If We’re a ‘Nation of Wusses,’ Blame Rendell’s Parasitic Personal Injury Lawyer Pals

As many Judicial Hellholes readers may know, former Philadelphia Mayor and Pennsylvania Gov. Ed Rendell is hawking his new book, “A Nation of Wusses,” subtitled “How America’s Leaders Lost the Guts to Make Us Great.”

The idea for the book was sparked back in late-December 2010 when a blizzard forecast prompted the National Football League and the Philadelphia Eagles to postpone a game that was expected to draw some 70,000 fans, most of whom would have attempted to travel to the stadium by car over snowy and icy roads and highways.

”We’re becoming a nation of wussies,” Rendell blustered.

But just as Judicial Hellholes reporters called him on his hypocrisy at the time, we again point out Gov.
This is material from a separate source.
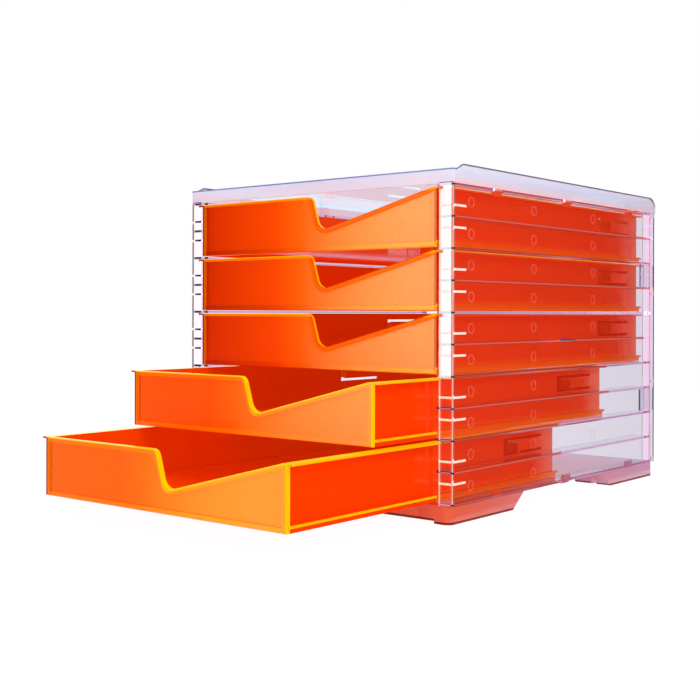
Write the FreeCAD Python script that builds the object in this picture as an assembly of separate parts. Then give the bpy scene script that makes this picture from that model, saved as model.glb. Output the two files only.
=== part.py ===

Rendell’s hypocrisy as he tries to sell books.  For his political career was funded in large measure by the parasitic personal injury bar, which the NFL and Eagles no doubt feared when they opted not to risk the massive liability lawsuits that surely would have followed if football fans had been injured on the roads or in the stadium that fateful stormy night.     

More than any other single contributor to the wussification of America that Gov. Rendell now purports to bemoan, it is plaintiffs’ lawyers and their shamelessly opportunistic litigiousness that has transformed what was once a nation of self-reliant and rugged individuals into one of cowering, hapless victims and would-be victims who can’t or won’t look out for themselves.

From the removal of jungle-gyms from playgrounds and wholesale elimination of recess from elementary school schedules to the dumbing down of academic and workplace promotions testing, the ever-growing threat of victimhood-embracing litigation has certainly cowed the leaders Gov. Rendell now criticizes.  

In addition to the threat of multimillion- or billion-dollar lawsuits that can paralyze policymakers, the direct political control that personal injury lawyers exercise over certain legislatures (e.g., the U.S. Senate and statehouses in California, Illinois and New York, inter alia) too often promotes increasing liability and decreasing economic growth and job creation. 

Nevertheless, Gov. Rendell won’t criticize his politically powerful pals.  Having been supported throughout his public career by their generous campaign contributions, he’s not ready to start telling the truth about personal injury lawyers now.